Concerned Mom will be able to encourage her son that keeping these issues before him to be worked on is a positive step. What about using his failures to help him see his dependence on Jesus Christ and need to rely on Him? “I can do all things through Christ which strengtheneth me” (Philippians 4:13). These parents can explain to their son that his reactions to failure and correction show pride in his life. “. . . God resisteth the proud, but giveth grace unto the humble” (James 4:6).
Looking at verses in Proverbs that have to do with a son receiving correction would be a good study to do with a twelve-year-old boy. “A wise son heareth his father’s instruction: but a scorner heareth not rebuke” (Proverbs 13:1). Keeping the relationships strong, with lots of loving communication, hugs, back patting, and enjoyable time together, is vitally important.

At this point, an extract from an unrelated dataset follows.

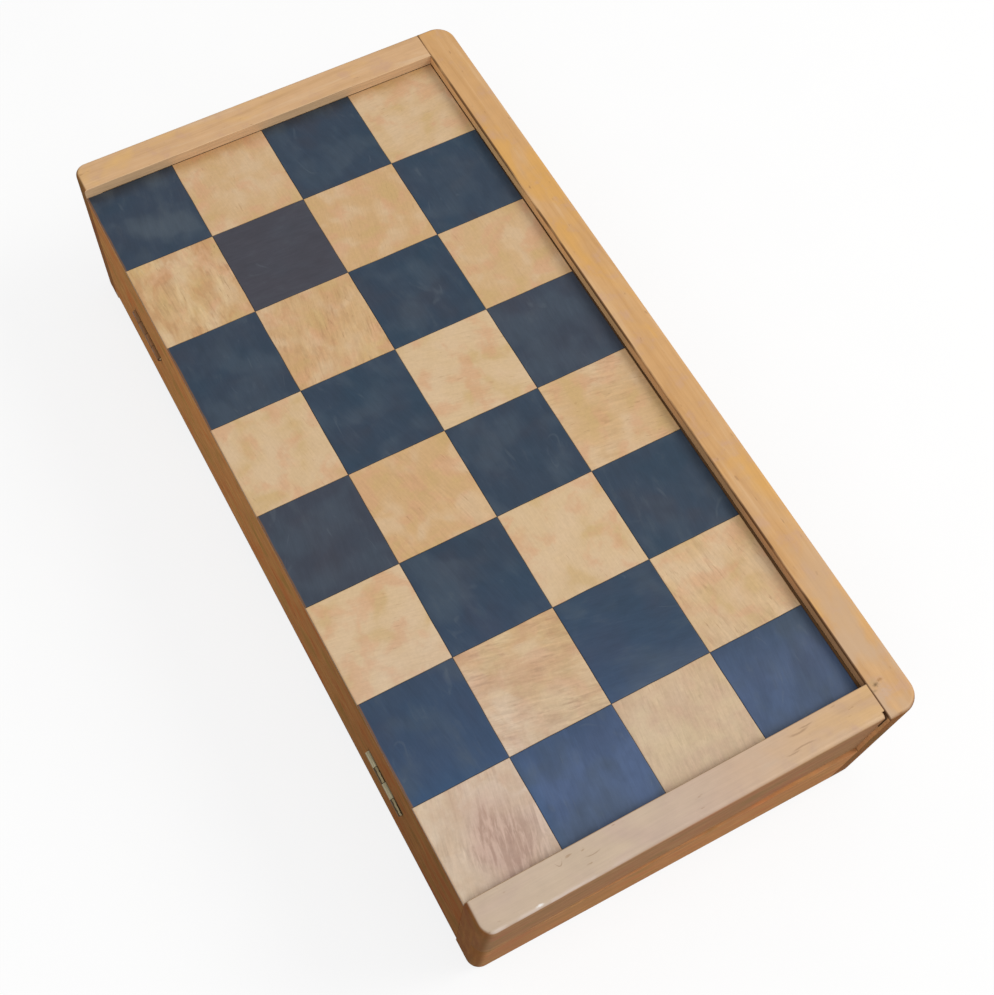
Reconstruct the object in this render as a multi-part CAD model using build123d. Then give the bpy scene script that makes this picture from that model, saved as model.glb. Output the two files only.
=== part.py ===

At age twelve, this boy’s family still has several prime years to work with their son. I think Concerned Mom should be encouraged. What she is doing will produce results. Her priority is to stay prayerful, loving, and consistent. She wants to find things for which she can praise her son. It might not seem like there are any, but if she thinks about it and looks for them, they will be there—starting with him being sweet and having a big heart. She wants to make sure that praise comes out loud and clear.
I believe most homeschooling moms have areas in their children’s lives where they know growth is needed. May this be our theme verse as we face and tackle these necessary issues. “And let us not be weary in well doing: for in due season we shall reap, if we faint not” (Galatians 6:9). The fruit comes from years of praying, loving, teaching, consistency, and investing in the lives of our children.